One Laptop per Child Association Aims To Revolutionize Education
Washington File Staff Writer
Washington -The key to improving education lies in distributing a $100 laptop to children around the world, says Nicholas Negroponte, founder and chairman of the nonprofit association One Laptop per Child.
Negroponte, who spoke at the Organization of American States (OAS) July 25, is the professor at the Massachusetts Institute of Technology (MIT) who founded the computer-distribution program in order to address the shortage of computer access in poor and rural areas of the world. (See related article.)
The high price of laptops and the limited ability of users to share them creates that shortage, he determined. With the $100 laptop - financed by a host of U.S. companies and purchased at cost by participating governments - his organization aims to address this lack.
The One Laptop per Child effort parallels some programs of the U.S. Agency for International Development (USAID) and other U.S. government agencies. The USAID Digital Freedom Initiative, for example, is a public-private partnership that helps fund Internet connectivity for entrepreneurs and small businesses in the developing world. (See related article.)
The U.S. mission to the OAS helps fund the Educational Portal of the Americas, which promotes "distance learning," aiming for greater equality of education for those who otherwise might not have access to it, particularly in rural areas.
"This project is about learning, not about laptops," said Negroponte. The issue of education is fundamental for development, peace and other important goals. "No matter which global problem you are addressing … the solution always includes education," he said. But it is through using technology - both as a tool of learning and as a window on the world - that he believes children will learn the most.
As an example, he cited children who learn to create a computer program to draw a circle. Because their efforts rarely work on the first try, they learn how to recreate and debug their own programs. These children then begin to focus on their mistakes in other fields of learning as well, and automatically work on improving instead of being satisfied with a lower level of performance.
As a result, the children gain a deeper understanding of what their work means. Children need to create, not just be told what to learn, he emphasized. He called this approach "learning learning."
The $100 price for the laptops is achieved by operating with no profit, cutting all unnecessary frills - including marketing campaigns - and assembling large quantities of computers. Negroponte estimated the program will launch with a distribution of at least 5 million computers, and said he hopes to increase that number to 100 million by the second year. He predicted that as the laptop design improves, the per-unit price will go down.
But low cost does not mean low quality, Negroponte emphasized. "You might find [this computer] in the Museum of Modern Art," he said.
The latest model is bright orange, with "rabbit ears" sticking up from either side to allow Internet connectivity. A hand crank on an AC power adapter provides the power because many of the users will not have access to electricity. It even has a special feature not found in commercial laptops - to reflect sunlight for better use outside - as well as a camera and an excellent sound system.
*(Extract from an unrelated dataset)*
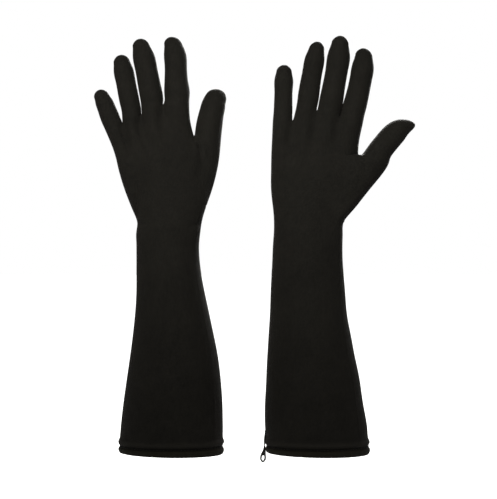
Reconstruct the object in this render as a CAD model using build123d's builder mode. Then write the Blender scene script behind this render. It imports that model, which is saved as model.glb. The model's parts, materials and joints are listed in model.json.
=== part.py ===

Internet access will be achieved with a "mesh network." With this network, the central Internet server, located at the community school, could be extended by letting users connect to the closest computer linked to the server, up to a distance of 600 meters. A child who lives too far from other computers could attach a device to boost the signal.
An early test of the ideas behind the One Laptop per Child initiative came in 2002 with the Maine Learning Technology Initiative. The U.S. state of Maine, working in partnership with Apple Computers, equipped all of their seventh- and eighth-grade students and teachers with wireless notebook computers. The program is still considered the largest of its kind in the world.
Outside the United States, Costa Rica is the "poster child" of computer use in education, Negroponte said. A program of the Omar Dengo Foundation began there in 1987 with some support from the MIT Media Lab and quickly achieved substantial sustained success. According to the foundation’s Web site, the project introduces computer technology and innovative learning into the country's public schools, with an emphasis on teacher training. This program has reached approximately 1.5 million students and teachers in an attempt to improve rural learning and close the gap between urban and rural students. Negroponte would like to use this as a model for other programs in the area.
Most countries have expressed some level of interest in the program. For now, the program will focus on larger countries for its launch, scheduled for 2007. In Latin America, Argentina and Brazil will host the pilot programs. In Africa, Nigeria and Egypt will be first nations to participate; in Asia, participants will be China, India and Thailand.
The spread across three continents is intentional, said Negroponte. He wants children from many different countries and backgrounds to have the chance to communicate using their laptops, so that they will understand their similarities with other children around the world before they have the chance to learn prejudices.
Children might gain "a whole different status because of this," added Negroponte. They will be able to teach their parents and teachers how to use the new technology and help them gain faster access to information such as crop prices.